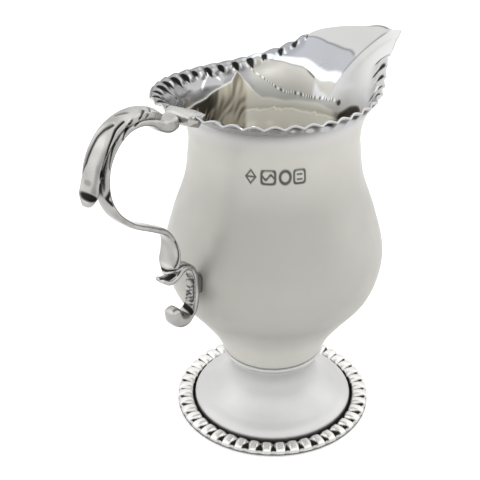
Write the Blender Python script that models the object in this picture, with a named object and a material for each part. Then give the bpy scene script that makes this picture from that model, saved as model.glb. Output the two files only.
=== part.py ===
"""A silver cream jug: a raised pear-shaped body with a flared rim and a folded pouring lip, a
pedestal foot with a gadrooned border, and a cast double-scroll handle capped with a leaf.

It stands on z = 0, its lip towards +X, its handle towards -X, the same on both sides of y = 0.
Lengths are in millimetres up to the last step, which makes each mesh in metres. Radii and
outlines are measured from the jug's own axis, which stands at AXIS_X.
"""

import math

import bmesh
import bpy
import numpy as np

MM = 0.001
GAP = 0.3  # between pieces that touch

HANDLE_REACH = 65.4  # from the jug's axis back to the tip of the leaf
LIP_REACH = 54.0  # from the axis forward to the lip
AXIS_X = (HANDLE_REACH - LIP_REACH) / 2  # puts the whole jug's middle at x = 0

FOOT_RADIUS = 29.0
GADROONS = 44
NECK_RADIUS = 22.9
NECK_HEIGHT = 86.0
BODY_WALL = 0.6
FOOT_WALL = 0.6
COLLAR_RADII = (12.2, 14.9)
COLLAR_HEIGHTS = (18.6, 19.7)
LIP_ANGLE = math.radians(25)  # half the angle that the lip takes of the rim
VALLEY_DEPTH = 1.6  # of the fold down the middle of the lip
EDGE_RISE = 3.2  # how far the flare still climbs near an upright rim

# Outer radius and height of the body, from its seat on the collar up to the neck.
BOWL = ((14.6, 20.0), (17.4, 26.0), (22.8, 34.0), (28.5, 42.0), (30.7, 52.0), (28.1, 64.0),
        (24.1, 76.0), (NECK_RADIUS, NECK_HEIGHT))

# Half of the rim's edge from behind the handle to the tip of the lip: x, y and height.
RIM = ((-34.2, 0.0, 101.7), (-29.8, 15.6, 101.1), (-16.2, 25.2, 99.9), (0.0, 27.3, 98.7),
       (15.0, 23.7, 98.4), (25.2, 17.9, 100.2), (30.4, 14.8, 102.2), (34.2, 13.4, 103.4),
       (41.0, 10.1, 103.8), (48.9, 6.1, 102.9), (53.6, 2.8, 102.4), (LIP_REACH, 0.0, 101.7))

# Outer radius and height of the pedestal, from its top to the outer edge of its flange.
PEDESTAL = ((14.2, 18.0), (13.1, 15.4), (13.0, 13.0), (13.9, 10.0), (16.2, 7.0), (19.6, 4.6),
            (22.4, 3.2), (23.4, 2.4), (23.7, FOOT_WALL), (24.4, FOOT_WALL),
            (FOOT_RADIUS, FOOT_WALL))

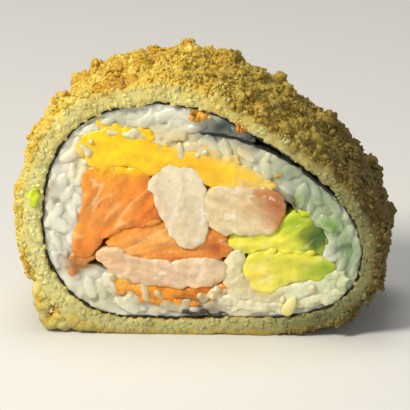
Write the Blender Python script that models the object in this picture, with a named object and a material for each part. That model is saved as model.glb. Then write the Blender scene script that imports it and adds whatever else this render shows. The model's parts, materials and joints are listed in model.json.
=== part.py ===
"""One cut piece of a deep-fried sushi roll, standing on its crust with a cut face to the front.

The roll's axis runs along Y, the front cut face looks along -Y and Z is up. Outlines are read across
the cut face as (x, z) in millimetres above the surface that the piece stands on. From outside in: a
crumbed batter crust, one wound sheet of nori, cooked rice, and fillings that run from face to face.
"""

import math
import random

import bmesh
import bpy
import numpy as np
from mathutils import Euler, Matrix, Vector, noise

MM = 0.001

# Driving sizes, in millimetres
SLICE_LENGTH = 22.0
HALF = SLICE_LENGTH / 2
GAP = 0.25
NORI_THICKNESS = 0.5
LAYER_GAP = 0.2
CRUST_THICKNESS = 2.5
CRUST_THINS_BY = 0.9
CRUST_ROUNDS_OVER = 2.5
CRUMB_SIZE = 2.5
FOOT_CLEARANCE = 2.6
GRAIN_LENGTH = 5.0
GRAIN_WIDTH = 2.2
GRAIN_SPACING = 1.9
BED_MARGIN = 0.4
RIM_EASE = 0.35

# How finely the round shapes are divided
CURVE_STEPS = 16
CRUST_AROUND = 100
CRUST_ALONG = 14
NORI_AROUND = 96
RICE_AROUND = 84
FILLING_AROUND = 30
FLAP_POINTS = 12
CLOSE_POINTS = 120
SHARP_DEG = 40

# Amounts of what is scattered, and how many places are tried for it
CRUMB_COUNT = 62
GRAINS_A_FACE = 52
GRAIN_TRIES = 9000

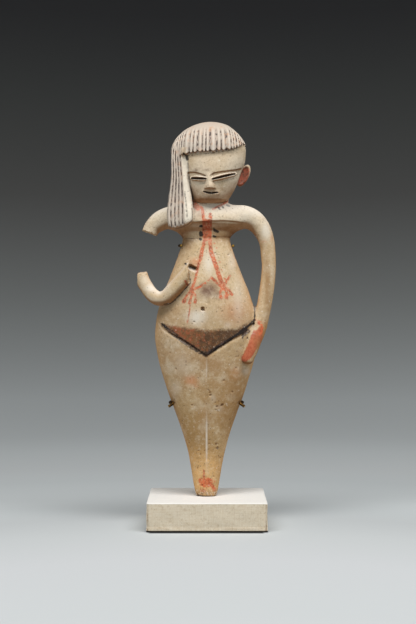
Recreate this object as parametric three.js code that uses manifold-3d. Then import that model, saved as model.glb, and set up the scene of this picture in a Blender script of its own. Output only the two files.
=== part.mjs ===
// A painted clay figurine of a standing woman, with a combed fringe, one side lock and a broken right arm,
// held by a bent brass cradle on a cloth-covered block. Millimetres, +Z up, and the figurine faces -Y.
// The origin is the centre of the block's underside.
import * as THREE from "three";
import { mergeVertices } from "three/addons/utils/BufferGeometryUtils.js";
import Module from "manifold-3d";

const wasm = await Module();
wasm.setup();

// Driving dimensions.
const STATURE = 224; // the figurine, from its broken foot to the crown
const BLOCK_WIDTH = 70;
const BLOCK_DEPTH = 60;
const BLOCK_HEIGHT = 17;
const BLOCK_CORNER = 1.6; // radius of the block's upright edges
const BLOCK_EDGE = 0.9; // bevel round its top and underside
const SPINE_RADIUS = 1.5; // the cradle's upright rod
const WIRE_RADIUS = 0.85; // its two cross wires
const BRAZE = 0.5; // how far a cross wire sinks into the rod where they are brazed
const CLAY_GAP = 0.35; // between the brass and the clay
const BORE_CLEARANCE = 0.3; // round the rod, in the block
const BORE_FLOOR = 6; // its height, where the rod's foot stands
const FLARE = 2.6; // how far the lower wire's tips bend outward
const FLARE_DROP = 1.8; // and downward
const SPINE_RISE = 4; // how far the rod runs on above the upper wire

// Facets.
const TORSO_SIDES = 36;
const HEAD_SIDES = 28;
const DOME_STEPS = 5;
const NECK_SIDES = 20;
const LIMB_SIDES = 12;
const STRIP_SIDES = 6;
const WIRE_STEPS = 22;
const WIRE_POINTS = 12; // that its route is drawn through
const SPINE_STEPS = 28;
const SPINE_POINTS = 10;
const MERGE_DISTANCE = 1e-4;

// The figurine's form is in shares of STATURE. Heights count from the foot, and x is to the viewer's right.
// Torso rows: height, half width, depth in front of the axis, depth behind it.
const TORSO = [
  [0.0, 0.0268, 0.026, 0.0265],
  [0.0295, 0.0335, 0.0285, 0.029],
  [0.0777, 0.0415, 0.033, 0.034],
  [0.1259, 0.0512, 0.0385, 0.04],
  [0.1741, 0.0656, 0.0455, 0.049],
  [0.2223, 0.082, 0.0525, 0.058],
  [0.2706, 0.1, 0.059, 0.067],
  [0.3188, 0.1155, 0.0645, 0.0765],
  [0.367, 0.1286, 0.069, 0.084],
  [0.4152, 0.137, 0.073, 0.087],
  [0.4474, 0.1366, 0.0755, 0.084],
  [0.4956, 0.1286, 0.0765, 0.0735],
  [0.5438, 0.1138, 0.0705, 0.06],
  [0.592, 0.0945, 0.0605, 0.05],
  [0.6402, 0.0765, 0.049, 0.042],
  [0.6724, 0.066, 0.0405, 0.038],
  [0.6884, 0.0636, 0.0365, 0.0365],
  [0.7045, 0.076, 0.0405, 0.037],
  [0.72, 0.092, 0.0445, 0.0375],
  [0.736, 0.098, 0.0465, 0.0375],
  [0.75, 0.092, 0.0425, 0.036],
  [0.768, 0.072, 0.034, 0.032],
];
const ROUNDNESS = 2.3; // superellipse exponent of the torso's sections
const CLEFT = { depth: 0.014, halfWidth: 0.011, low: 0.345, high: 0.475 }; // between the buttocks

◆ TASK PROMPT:
Exactly the lines from the one holding "listed in model.json." through the one holding "wasm.setup();" should be printed, ends included.

◆ SOLUTION TO THIS TASK:
Write the Blender Python script that models the object in this picture, with a named object and a material for each part. That model is saved as model.glb. Then write the Blender scene script that imports it and adds whatever else this render shows. The model's parts, materials and joints are listed in model.json.
=== part.py ===
"""One cut piece of a deep-fried sushi roll, standing on its crust with a cut face to the front.

The roll's axis runs along Y, the front cut face looks along -Y and Z is up. Outlines are read across
the cut face as (x, z) in millimetres above the surface that the piece stands on. From outside in: a
crumbed batter crust, one wound sheet of nori, cooked rice, and fillings that run from face to face.
"""

import math
import random

import bmesh
import bpy
import numpy as np
from mathutils import Euler, Matrix, Vector, noise

MM = 0.001

# Driving sizes, in millimetres
SLICE_LENGTH = 22.0
HALF = SLICE_LENGTH / 2
GAP = 0.25
NORI_THICKNESS = 0.5
LAYER_GAP = 0.2
CRUST_THICKNESS = 2.5
CRUST_THINS_BY = 0.9
CRUST_ROUNDS_OVER = 2.5
CRUMB_SIZE = 2.5
FOOT_CLEARANCE = 2.6
GRAIN_LENGTH = 5.0
GRAIN_WIDTH = 2.2
GRAIN_SPACING = 1.9
BED_MARGIN = 0.4
RIM_EASE = 0.35

# How finely the round shapes are divided
CURVE_STEPS = 16
CRUST_AROUND = 100
CRUST_ALONG = 14
NORI_AROUND = 96
RICE_AROUND = 84
FILLING_AROUND = 30
FLAP_POINTS = 12
CLOSE_POINTS = 120
SHARP_DEG = 40

# Amounts of what is scattered, and how many places are tried for it
CRUMB_COUNT = 62
GRAINS_A_FACE = 52
GRAIN_TRIES = 9000

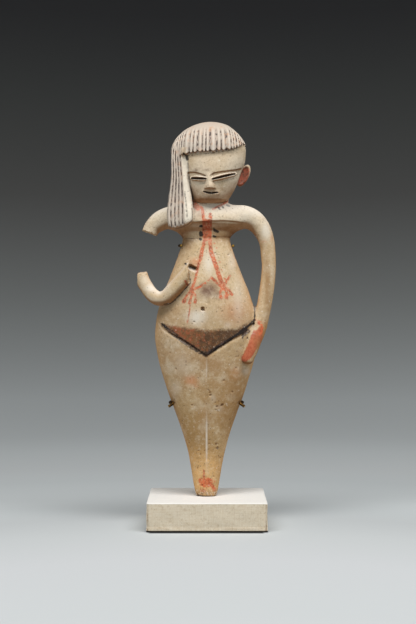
Recreate this object as parametric three.js code that uses manifold-3d. Then import that model, saved as model.glb, and set up the scene of this picture in a Blender script of its own. Output only the two files.
=== part.mjs ===
// A painted clay figurine of a standing woman, with a combed fringe, one side lock and a broken right arm,
// held by a bent brass cradle on a cloth-covered block. Millimetres, +Z up, and the figurine faces -Y.
// The origin is the centre of the block's underside.
import * as THREE from "three";
import { mergeVertices } from "three/addons/utils/BufferGeometryUtils.js";
import Module from "manifold-3d";

const wasm = await Module();
wasm.setup();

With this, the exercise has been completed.